UNO MISMO COMO OTRO

Pongamos por caso el drama del farsante que, en términos generales, es el drama de aquél que se hace pasar por algo que no es.

Si examinamos la intención del farsante desde la perspectiva del mal que hace a quienes estafa con su comportamiento –lo que, desde luego, es muy válido– solo comprendemos una parte de su atormentada personalidad, porque si bien está claro que el farsante es un bribón, no toda farsa es una bribonada. Su patraña no es solamente eso.

Descontado el propósito básico, que es estafar al otro, ¿qué otra cosa se propone el farsante? Cuando un individuo se disfraza de lo que no es, cuando juega con su nombre propio y se reproduce en identidades ficticias o se diluye detrás de heterónimos (se me ocurren muchos casos significativos bastante ilustres: Pessoa, Bajtin, Kierkegaard, George Sand, etc.) su intención no consiste simplemente en engañar. El loco también suele cambiar de nombre (o incluso de sexo): Nietzsche es El Crucificado y Hölderlin, en sus años oscuros, se hacía llamar y firmaba Scardanelli. La estafa o la locura, aunque suelen estar presentes en la complicada naturaleza del farsante, no son las vías para comprender lo que éste busca.

Cada vez que nos miramos al espejo tenemos la ilusión de contemplarnos tal como nos ven los demás. El espejo es un agente despersonalizador, donde uno se ve y se piensa como otro. Pues bien, el farsante es uno que no se reconoce en el espejo. Peor aún, es uno que no encuentra el espejo fiel que le devuelva un rostro o una identidad que pueda aceptar como la suya propia. En suma, es uno que no puede ser otro. No se trata de que sienta vergüenza de sí, no es que esté insatisfecho consigo mismo. Muy por lo contrario, la estafa de los demás presupone que quien la lleva a cabo es capaz de un sofisticado mimetismo que le permite fraguar gestos, estados de ánimo, una indumentaria adecuada y un estilo, la cultura o el saber, la experiencia, el goce; y hasta la imaginación o la inteligencia que, por supuesto, también pueden fraguarse como la entonación de la voz y el acento. Para administrar con eficacia esa capacidad mimética se requiere no solo destreza en el arte del disfraz sino poseer además un enorme poder de seducción y la certeza de que, frente a uno, todos los demás son idiotas. No hay maquillaje ni farsa sin seducción que los convaliden; y tampoco hay farsante que no tenga delante de sí a un idiota. Así pues, cada vez que consigue convencer a su víctima, el farsante encuentra la complacencia consigo mismo y la prueba de su superioridad, que no le reporta su desvanecida imagen en el espejo.

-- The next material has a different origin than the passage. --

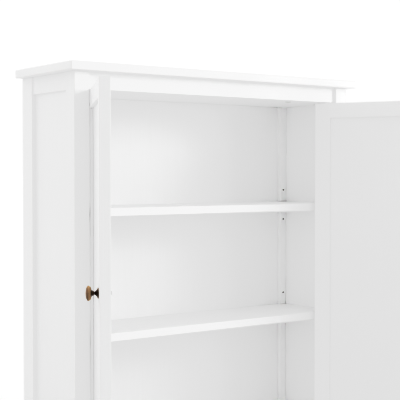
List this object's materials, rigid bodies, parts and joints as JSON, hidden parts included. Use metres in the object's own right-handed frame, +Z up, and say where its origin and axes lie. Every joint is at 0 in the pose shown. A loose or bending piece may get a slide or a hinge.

Sin embargo, la ceguera de sí lo hace muy desdichado. Cada identidad fraudulenta se denuncia a sí misma y la vía de escape que se traza con ella es incierta puesto que en el torbellino de las identidades fraguadas los caminos del imposible encuentro con uno mismo se pierden y se trastocan pues cada uno de ellos conduce a ninguna parte. ¿Adónde va a parar entonces la estrategia de los que traman una farsa, por elaborada que sea? Cuando es torpe o elemental el farsante encuentra una tabla de salvación haciendo de su carisma una profesión: se convierte en predicador, curandero, sanador o pastor de almas; o bien se hace transformista, payaso o actor, para lo cual solo requiere que se le preste la ocasión o el argumento adecuados: una escena o, simplemente, la vida pública que es un inmenso teatro. En cambio, cuando es más artero, no necesita de una tramoya, el mundo entero se la proporciona: le basta con descubrir en los ojos –o en el deseo– de los que engaña el espejo que le falta para reconocerse.

Y fíjate qué cosa: en esa identidad subsidiaria y bastarda lograda por arte de simulación, al final consigue ser él mismo como otro y por unos breves instantes, los que dura el cuidado, la atención, el amor o la solidaridad del otro, el farsante es.